Two Religions, Not One
Here is where things get surprising. Even if the Bible’s authors were elites and the society they wrote about was sharply hierarchical, the religion of ordinary Israelites is now thought to have been a much broader, messier, and more of a domestic phenomenon than the canonical text suggests. The crucial distinction, developed most forcefully by the archaeologist William G. Dever, is between “book religion” and “folk religion.”
Dever’s project, in his widely read Did God Have a Wife? Archaeology and Folk Religion in Ancient Israel aims to reconstruct the practice of religion in ancient Israel from the bottom up, drawing on archaeological excavations that reveal numerous local and family shrines where sacrifices and other rituals were performed, and to write about ordinary people in ancient Israel and their everyday religious lives. His central argument is that, based on archaeological evidence largely dated between the 12th and the 8th centuries BC, this folk religion, with its local altars and cultic objects, amulets and votive offerings, was representative of the outlook of the majority of the population, and that the Jerusalem-centered “book religion” of the Deuteronomist circle set out in the Hebrew Bible was only ever the preserve of an elite, a “largely impractical” religious ideal.
Overall, Dever argues that there wasn’t only one Israelite religion during the Old Testament period. Instead, there were different forms: the “book religion” found in the Old Testament and the “folk religion” practiced by ordinary people. What people actually did in their daily lives often differed greatly from what the prophets and priests said they should do. In fact, much of what counted as real religion for most Israelites was exactly what the biblical writers criticized.
The Household as Sanctuary
For most Israelites, religion did not happen in Jerusalem. It happened at home. A detailed study of the archaeological evidence reveals that Israelite cultic buildings were extremely rare, both in absolute terms and when compared to other ancient Near Eastern societies.
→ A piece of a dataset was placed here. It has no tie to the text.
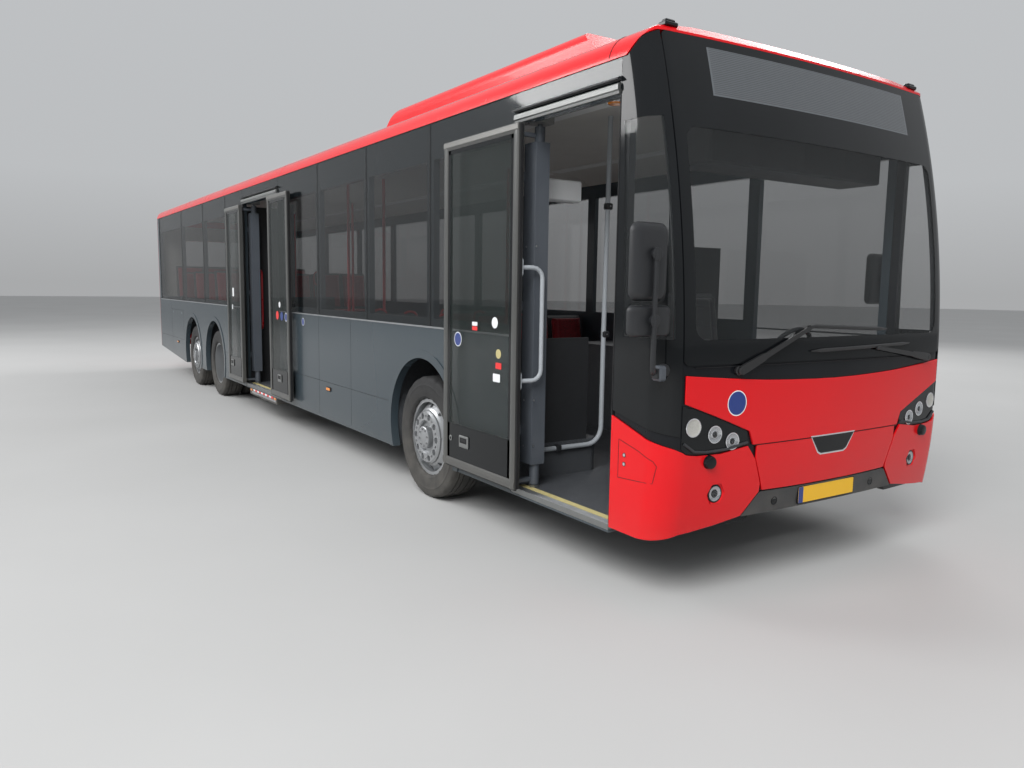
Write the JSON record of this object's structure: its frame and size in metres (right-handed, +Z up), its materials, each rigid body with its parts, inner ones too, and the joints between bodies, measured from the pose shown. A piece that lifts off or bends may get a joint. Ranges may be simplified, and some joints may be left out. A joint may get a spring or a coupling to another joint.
{
  "type": "three-axle low-entry passenger bus",
  "caption": "Low-entry passenger bus with raked curved windscreen, red roof and hood, dark glass band, outward-swinging doors on the right, roof unit and steered rear axle.",
  "frame": {"origin": "on the ground, half-way along the body, on its centre plane", "axes": "+X to the front, +Y to the left, +Z up"},
  "size_m": [13.7157, 3.07, 3.283],
  "materials": {
    "body_red": "gloss",
    "body_grey": "gloss",
    "mask_black": "gloss",
    "bumper_black": "textured",
    "clear_glass": "polished",
    "tinted_glass": "polished",
    "lamp_clear": "polished",
    "lamp_red": "gloss",
    "engine_grey": "as cast",
    "axle_black": "satin",
    "chassis_black": "satin",
    "floor_grey": "matt",
    "seat_cloth": "woven",
    "seat_black": "woven",
    "cab_black": "grained",
    "rail_red": "gloss",
    "rail_grey": "satin",
    "mirror_black": "grained",
    "wiper_black": "satin",
    "door_aluminium": "satin",
    "door_aluminium_dark": "satin",
    "ramp_aluminium": "tread plate",
    "rim_silver": "silver",
    "tyre_rubber": "matt",
    "post_grey": "satin"
  },
  "bodies": {
    "root": {"chassis": "chassis_black", "floor": "floor_grey", "side_right": "body_grey", "side_left": "body_grey", "rear_wall": "body_red", "roof": "body_red", "roof_unit": "body_red", "front_mask": "mask_black", "front_panels": "body_red", "bumper": "bumper_black", "windscreen": "clear_glass", "corner_glass": "clear_glass", "side_glass": "tinted_glass", "headlamps": "lamp_clear", "tail_lamps": "lamp_red", "engine": "engine_grey", "axles": "axle_black", "seats": "seat_cloth", "driver_seat": "seat_black", "dashboard": "cab_black", "driver_cab": "cab_black", "grab_rails": "rail_red", "entry_rail": "rail_grey", "screens": "cab_black", "mirrors": "mirror_black", "wipers": "wiper_black", "ramp_cassette": "chassis_black", "door_frames": "door_aluminium", "rain_strips": "mirror_black", "post_covers": "post_grey"},
    "knuckle_front_left": {"knuckle_front_left": "axle_black"},
    "knuckle_front_right": {"knuckle_front_right": "axle_black"},
    "knuckle_tag_left": {"knuckle_tag_left": "axle_black"},
    "knuckle_tag_right": {"knuckle_tag_right": "axle_black"},
    "wheel_front_left": {"rim_front_left": "rim_silver", "tyre_front_left": "tyre_rubber"},
    "wheel_front_right": {"rim_front_right": "rim_silver", "tyre_front_right": "tyre_rubber"},
    "wheel_drive_left": {"rim_drive_left": "rim_silver", "tyre_drive_left": "tyre_rubber"},
    "wheel_drive_right": {"rim_drive_right": "rim_silver", "tyre_drive_right": "tyre_rubber"},
    "wheel_tag_left": {"rim_tag_left": "rim_silver", "tyre_tag_left": "tyre_rubber"},
    "wheel_tag_right": {"rim_tag_right": "rim_silver", "tyre_tag_right": "tyre_rubber"},
    "door_post_front": {"post_front": "post_grey"},
    "door_leaf_front": {"leaf_front": "door_aluminium_dark", "pane_front": "tinted_glass", "door_handle": "rail_grey"},
    "door_post_mid_rear": {"post_mid_rear": "post_grey"},
    "door_leaf_mid_rear": {"leaf_mid_rear": "door_aluminium_dark", "pane_mid_rear": "tinted_glass"},
    "door_post_mid_front": {"post_mid_front": "post_grey"},
    "door_leaf_mid_front": {"leaf_mid_front": "door_aluminium_dark", "pane_mid_front": "tinted_glass"},
    "ramp": {"ramp": "ramp_aluminium"},
    "engine_hatch": {"engine_hatch": "body_red"}
  },
  "joints": [
    {"name": "steer_left", "type": "hinge", "parent": "root", "child": "knuckle_front_left", "pos_m": [4.13, 0.985, 0.475], "axis": [0, 0, 1], "range_deg": [-38, 38]},
    {"name": "steer_right", "type": "hinge", "parent": "root", "child": "knuckle_front_right", "pos_m": [4.13, -0.985, 0.475], "axis": [0, 0, 1], "range_deg": [-38.5, 38.5]},
    {"name": "steer_tag_left", "type": "hinge", "parent": "root", "child": "knuckle_tag_left", "pos_m": [-4.01, 0.985, 0.475], "axis": [0, 0, 1], "range_deg": [-13.5, 13.5]},
    {"name": "steer_tag_right", "type": "hinge", "parent": "root", "child": "knuckle_tag_right", "pos_m": [-4.01, -0.985, 0.475], "axis": [0, 0, 1], "range_deg": [-13.5, 13.5]},
    {"name": "spin_front_left", "type": "hinge", "parent": "knuckle_front_left", "child": "wheel_front_left", "pos_m": [4.13, 1.0985, 0.475], "axis": [0, 1, 0], "continuous": true},
    {"name": "spin_front_right", "type": "hinge", "parent": "knuckle_front_right", "child": "wheel_front_right", "pos_m": [4.13, -1.0985, 0.475], "axis": [0, 1, 0], "continuous": true},
    {"name": "spin_drive_left", "type": "hinge", "parent": "root", "child": "wheel_drive_left", "pos_m": [-2.55, 1.0985, 0.475], "axis": [0, 1, 0], "continuous": true},
    {"name": "spin_drive_right", "type": "hinge", "parent": "root", "child": "wheel_drive_right", "pos_m": [-2.55, -1.0985, 0.475], "axis": [0, 1, 0], "continuous": true},
    {"name": "spin_tag_left", "type": "hinge", "parent": "knuckle_tag_left", "child": "wheel_tag_left", "pos_m": [-4.01, 1.0985, 0.475], "axis": [0, 1, 0], "continuous": true},
    {"name": "spin_tag_right", "type": "hinge", "parent": "knuckle_tag_right", "child": "wheel_tag_right", "pos_m": [-4.01, -1.0985, 0.475], "axis": [0, 1, 0], "continuous": true},
    {"name": "door_front", "type": "hinge", "parent": "root", "child": "door_post_front", "pos_m": [5.47562, -1.145, 1.5], "axis": [0, 0, 1], "range_deg": [0, 149.2]},
    {"name": "door_front_leaf", "type": "hinge", "parent": "door_post_front", "child": "door_leaf_front", "pos_m": [5.089, -1.294, 1.5], "axis": [0, 0, 1], "range_deg": [-149.7, 0]},
    {"name": "door_mid_rear", "type": "hinge", "parent": "root", "child": "door_post_mid_rear", "pos_m": [-0.80829, -1.145, 1.5], "axis": [0, 0, 1], "range_deg": [0, 138.95]},
    {"name": "door_mid_rear_leaf", "type": "hinge", "parent": "door_post_mid_rear", "child": "door_leaf_mid_rear", "pos_m": [-1.086, -1.294, 1.5], "axis": [0, 0, 1], "range_deg": [-139.45, 0]},
    {"name": "door_mid_front", "type": "hinge", "parent": "root", "child": "door_post_mid_front", "pos_m": [0.51829, -1.145, 1.5], "axis": [0, 0, 1], "range_deg": [-138.95, 0]},
    {"name": "door_mid_front_leaf", "type": "hinge", "parent": "door_post_mid_front", "child": "door_leaf_mid_front", "pos_m": [0.796, -1.294, 1.5], "axis": [0, 0, 1], "range_deg": [0, 139.45]},
    {"name": "ramp_slide", "type": "slide", "parent": "root", "child": "ramp", "axis": [0, -1, 0], "range_m": [0, 0.65]},
    {"name": "hatch_hinge", "type": "hinge", "parent": "root", "child": "engine_hatch", "pos_m": [-6.844, 0, 1.246], "axis": [0, 1, 0], "range_deg": [0, 80]}
  ],
  "couplings": [
    {"joint": "steer_right", "follows": "steer_left", "ratio": 1},
    {"joint": "steer_tag_left", "follows": "steer_left", "ratio": -0.35},
    {"joint": "steer_tag_right", "follows": "steer_left", "ratio": -0.35},
    {"joint": "door_front_leaf", "follows": "door_front", "ratio": -1},
    {"joint": "door_mid_rear_leaf", "follows": "door_mid_rear", "ratio": -1},
    {"joint": "door_mid_front_leaf", "follows": "door_mid_front", "ratio": -1}
  ]
}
Most peasants would have lived their entire lives without entering anything that resembled the Temple in Jerusalem, and most communities had no dedicated cult building at all.
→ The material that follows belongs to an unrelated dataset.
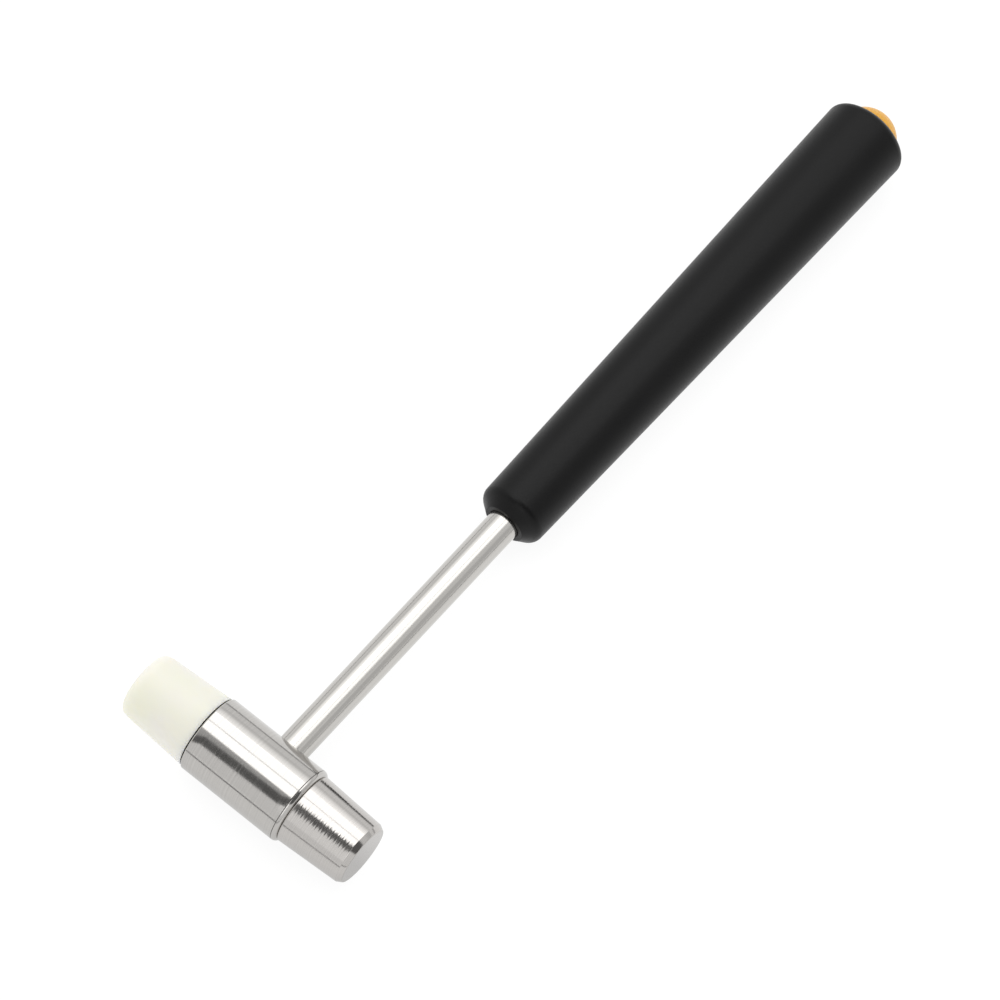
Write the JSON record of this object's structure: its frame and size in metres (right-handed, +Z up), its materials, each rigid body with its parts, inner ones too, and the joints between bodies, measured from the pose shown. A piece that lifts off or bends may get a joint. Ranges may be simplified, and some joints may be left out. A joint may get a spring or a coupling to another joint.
{
  "type": "two-faced hammer",
  "caption": "Small bench hammer with a turned steel face and a nylon face that unscrew from a steel barrel, a thin steel shaft and a tapered moulded grip with a domed end plug.",
  "frame": {"origin": "on the surface that the hammer lies on, under the middle of its bounding box", "axes": "+X along the handle from the head to the butt, +Y along the head towards the nylon face, +Z up"},
  "size_m": [0.1868, 0.0498, 0.0168],
  "materials": {
    "barrel_steel": "polished, nickel-plated steel with faint turning lines",
    "face_steel": "fine-turned bright steel, flat end ground",
    "nylon": "natural ivory nylon, smooth, slightly translucent",
    "shaft_steel": "polished bright steel rod",
    "grip_plastic": "black moulding, satin",
    "plug_plastic": "orange moulding, satin gloss",
    "zinc_steel": "zinc-plated steel"
  },
  "bodies": {
    "hammer": {"head_barrel": "barrel_steel", "shaft": "shaft_steel", "grip": "grip_plastic", "tail_washer": "zinc_steel", "tail_nut": "zinc_steel", "end_plug": "plug_plastic"},
    "nylon_face": {"nylon_face": "nylon"},
    "steel_face": {"steel_face": "face_steel"}
  },
  "joints": [
    {"name": "nylon_face_unscrew", "type": "slide", "parent": "hammer", "child": "nylon_face", "axis": [0, 1, 0], "range_m": [0, 0.009]},
    {"name": "steel_face_unscrew", "type": "slide", "parent": "hammer", "child": "steel_face", "axis": [0, -1, 0], "range_m": [0, 0.005]}
  ]
}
Instead, the main place for religious practice was the home. Archaeologists have found strong evidence that family-based rituals were more important in Israel than once thought. In fact, it is possible that every family took part in religious activities within their own household. These included home rituals, mourning for the dead, and care for ancestors. All of these practices helped strengthen family identity and took place outside of official temples or sanctuaries.
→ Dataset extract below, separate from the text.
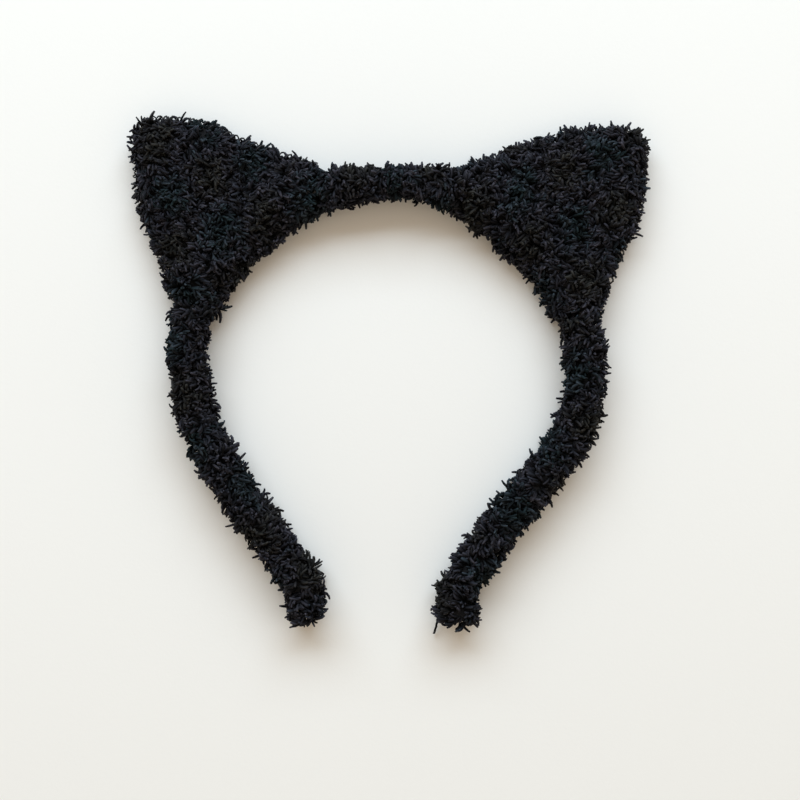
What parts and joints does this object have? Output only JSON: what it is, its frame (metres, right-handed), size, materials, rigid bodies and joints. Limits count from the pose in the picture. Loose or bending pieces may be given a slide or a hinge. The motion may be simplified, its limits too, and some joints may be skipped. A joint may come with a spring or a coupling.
{
  "type": "animal ears headband",
  "caption": "Cat-ear headband: a springy strip wound with black pile yarn, with wired and padded knitted ears sewn over it as sleeves.",
  "frame": {"origin": "centre of the whole headband's plan, on the surface it lies on", "axes": "+Z from the back of the headband up to its front face, +Y from the tips towards the crown and the ears, +X across from the left ear to the right ear"},
  "size_m": [0.169, 0.1654, 0.014],
  "materials": {
    "pile_yarn": "black chenille pile yarn, matt with a soft sheen",
    "pile_knit": "knitted black pile yarn, matt with a soft sheen",
    "strip_plastic": "moulded black plastic, satin",
    "hot_melt_glue": "cloudy hot-melt glue",
    "wire_steel": "drawn craft wire",
    "wadding": "white polyester wadding",
    "sewing_thread": "twisted black sewing yarn"
  },
  "bodies": {
    "crown": {"core_crown": "strip_plastic", "wrap_crown": "pile_yarn"},
    "left_side": {"core_left": "strip_plastic", "glue_cap_left": "hot_melt_glue", "wrap_arm_left": "pile_yarn", "ear_wire_left": "wire_steel", "wire_binding_left": "sewing_thread", "ear_padding_left": "wadding", "ear_back_left": "pile_knit", "ear_front_left": "pile_knit", "edge_seam_left": "sewing_thread", "base_stitches_left": "sewing_thread"},
    "right_side": {"core_right": "strip_plastic", "glue_cap_right": "hot_melt_glue", "wrap_arm_right": "pile_yarn", "ear_wire_right": "wire_steel", "wire_binding_right": "sewing_thread", "ear_padding_right": "wadding", "ear_back_right": "pile_knit", "ear_front_right": "pile_knit", "edge_seam_right": "sewing_thread", "base_stitches_right": "sewing_thread"}
  },
  "joints": [
    {"name": "left_flex", "type": "hinge", "parent": "crown", "child": "left_side", "pos_m": [-0.02097, 0.05944, 0.007], "axis": [0, 0, -1], "range_deg": [-4, 12], "stiffness_Nm_per_rad": 1.3},
    {"name": "right_flex", "type": "hinge", "parent": "crown", "child": "right_side", "pos_m": [0.02097, 0.05944, 0.007], "axis": [0, 0, 1], "range_deg": [-4, 12], "stiffness_Nm_per_rad": 1.3}
  ]
}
Within the home, women often held religious authority that the Bible rarely mentions. While women were limited in their roles in official temple worship, they played important parts in family rituals, especially those connected to fertility, childbirth, and preparing food. Recent archaeological studies of homes have shown that women acted as the main religious leaders in these household settings. We now know that many Israelite household shrines existed outside the official priestly system described in the Bible.
The gods honored in these homes were more numerous than the Bible suggests. People worshipped Yahweh in various ways, but they also honored other gods such as Baal and Asherah, as well as their ancestors. The many times prophets speak out against “high places,” household idols, and the worship of the Queen of Heaven make more sense when we understand that these practices were common parts of daily religious life rather than rare exceptions.
Even something as ordinary as naming a child was a theological act for the non-literate majority. Family religious beliefs are expressed in the almost 3,000 individual Hebrew personal names recorded in epigraphic sources, which encompass the vast majority of known Hebrew personal names and a substantial sample of the names from surrounding cultures. When a peasant family named a child something like “Yahweh has given” or “Yahweh hears,” they were inscribing their religion onto the next generation in the most enduring medium available to them.
What a Peasant’s Religion Actually Looked Like
When we put all of this together, we see that the religious life of an ordinary Israelite peasant in the eighth century BC was very different from what the book of Leviticus describes. Most religious activities took place at home and followed the rhythms of the farming year. Women commonly led these rituals. People prayed not only to Yahweh but also to other gods and ancestors, whose names we find on figurines and amulets discovered by archaeologists, rather than in the Bible itself.
A typical peasant would have made offerings at home for events such as harvests and childbirth, cared for family graves, and performed memorial rituals. Instead of traveling to Jerusalem, most people visited local holy places or “high places” in the countryside. They took part in seasonal festivals organized by their village and observed practices such as circumcision, the Sabbath, and dietary rules as family traditions long before these were codified in priestly law. Only rarely would someone visit a regional sanctuary or, after centralization, the Temple in Jerusalem. For most, religious life was centered in the home, shaped by farming, and passed down by word of mouth.
We should also remember that the term ‘Judaism’ does not really fit most of this period. Only with the rise of the rabbis does it make sense to talk about Judaism as a single religion. Before that, there were many different “Judah-isms,” or local forms of practice. What we call “early Judaism” was actually a mix of customs that varied by class, region, gender, and time. The Bible mostly preserves the version practiced by the elite in Jerusalem, especially the priests and prophets.
Conclusion
The Bible reflects the perspective of the upper classes, because the people who wrote and preserved it were themselves part of that group. Their society was highly unequal, and most of the main characters in the stories came from the top levels. Land disputes were very important to everyone, not just the wealthy. For a peasant, the difference between owning a small piece of land and losing it, ending up as a tenant or in debt slavery, could come down to just one bad harvest.
However, the religion practiced by most Israelites was much more down-to-earth and centered on the home. For example, a woman caring for a small clay figurine at her hearth, or naming her child after a god she would never see in a temple, was just as much a part of Israelite religion as the priest serving in Jerusalem. In fact, she may have been more typical. The Bible, in many ways, records a long debate between these two religious worlds, but it mostly tells the story from the perspective of the elite.